Cactus is a simple but powerful static website generator using the Django template system. Cactus also makes it easy to develop and deploy your site to S3 directly.
Cactus is based on the idea that most dynamicity on websites these days can be done using Javascript and external services while the actual site can stay static. Still, it's nice to use a well known system like Django to generate your site so you can use the template system and other goodies. The static output allows for very fast and easy hosting, especially combined with a cdn like Amazon Cloudfront. More discussion about this at hacker news
Alternatives to Cactus are Hyde and Jekyll but I wanted to build something simpler our in-house designers at Sofa could use more easily.
http://docs.enstore.com/ - Enstore documentation website
First install Cactus with the following one liner
curl -L https://raw.github.com/koenbok/Cactus/master/install.sh | sh
If you saw no errors, you can now generate a new project like this
cactus.py ~/www.mysite.com create
The path should now contain a basic project layout that you can start editing. To generate your site from source run:
cactus.py ~/www.mysite.com build
This will render your site to [path]/build. But you can also fire up a small webserver that continuously previews your site while building. This should automatically open your browser and preview the site. You can stop the server with control-c.
cactus.py ~/www.mysite.com serve
Once you are ready to deploy your site to S3 you can run the following. You will need your Amazon access keys. If you don't have one yet read how to get one here and here You will also have to come up with an available bucket name for S3.
cactus.py ~/www.mysite.com deploy
Voila.
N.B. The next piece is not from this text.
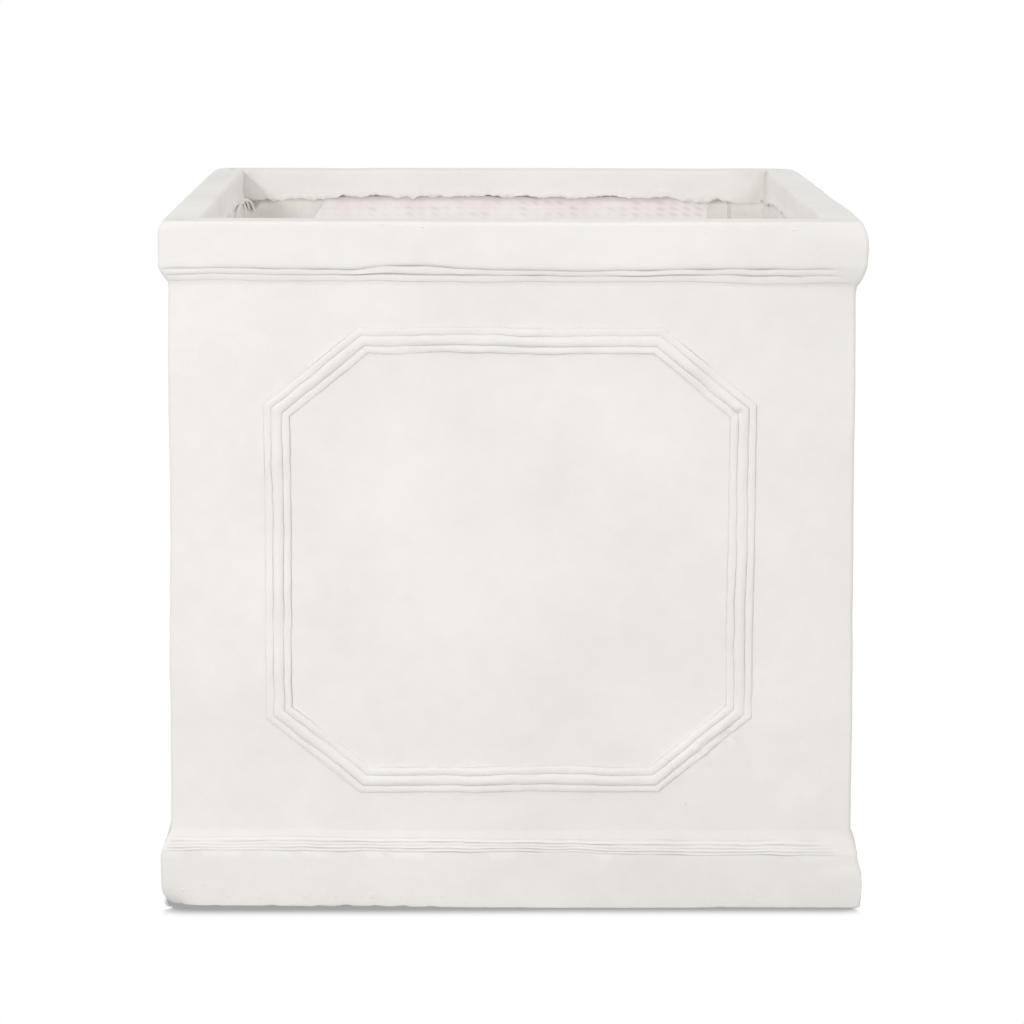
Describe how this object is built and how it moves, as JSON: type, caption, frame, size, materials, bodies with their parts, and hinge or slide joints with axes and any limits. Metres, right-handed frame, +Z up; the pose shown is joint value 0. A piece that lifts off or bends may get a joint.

Your Django generated website hosted on S3 generated by Cactus!
You can install Cactus using this one liner in the terminal. It will download cactus.py, move it to your /usr/local/bin path, make it executable and install the python dependencies.
curl -L https://github.com/koenbok/Cactus/raw/master/install.sh | sh
You can create a new project by generating a new project stucture like this. Make sure the destination folder does not exist yet.
cactus [path] create
If you did not see any errors, the path you pointed to should now look like this.
- build Generated site (upload this to your host)
- pages Your actual site pages
- index.html
- sitemap.xml
- robots.txt
- error.html A default 404 page
- templates Holds your django templates
- base.html
- static Directory with static assets
- images
- css
- js
- extras
- hooks.py Optional hooks to extend building, deploying
- render.py Allows for custom page contexts and modification at render time
- templatetags.py Holds custom django template tags
After generating your site you can start building by adding pages to contents, which can rely on templates. So for example if you want a page /articles/2010/my-article.html
you would create the file with directories in your pages folder. Then you can edit the file and use django's template features.
When you build your site it will generate a static version in the build folder that you can upload to any host. Basically it will render each page from your pages folder, copy it over to the build folder and add all the static assets to it so it becomes a self contained website. You can build your site like this:
cactus [path] build
Your rendered website can now be found in the [path]/build folder. Cactus can also run a small webserver to preview your site and update it when you make any changes. This is really handy when developing. You can run it like this:
cactus [path] serve
Cactus makes it easy to relatively link to pages and static assets inside your project by using the standard context variables STATIC_URL and ROOT_URL. For example if you are at page /blog/2011/Jan/my-article.html
and would like to link to /contact.html
you would write the following:
<a href={{ ROOT_URL }}/contact.html>Contact</a>
Optionally you can add variables to the context per page, by modifying the context function in render.py
TODO
Cactus can deploy your website directly to S3, all you need are your Amazon credentials and a bucket name. Cactus remembers these in a configuration file name config.json to make future deploys painless. The secret key is stored securely in the Keychain or similar services on other OSs.
cactus [path] deploy
After deploying you can visit the website directly. You can find a deploy log at [site url]/versions.txt. When you add a CloudFront CDN, Cactus also will automatically expire all changed files at the edge locations. This may take up to 15 minutes.
Cactus will auto generate a robots.txt and sitemap.xml file for you based on your pages. This will help bots to index your pages for Google and Bing for example.
Before deploying you could compress your Javascript and CSS using for example Google Closure and CSSMin for even more performant sites.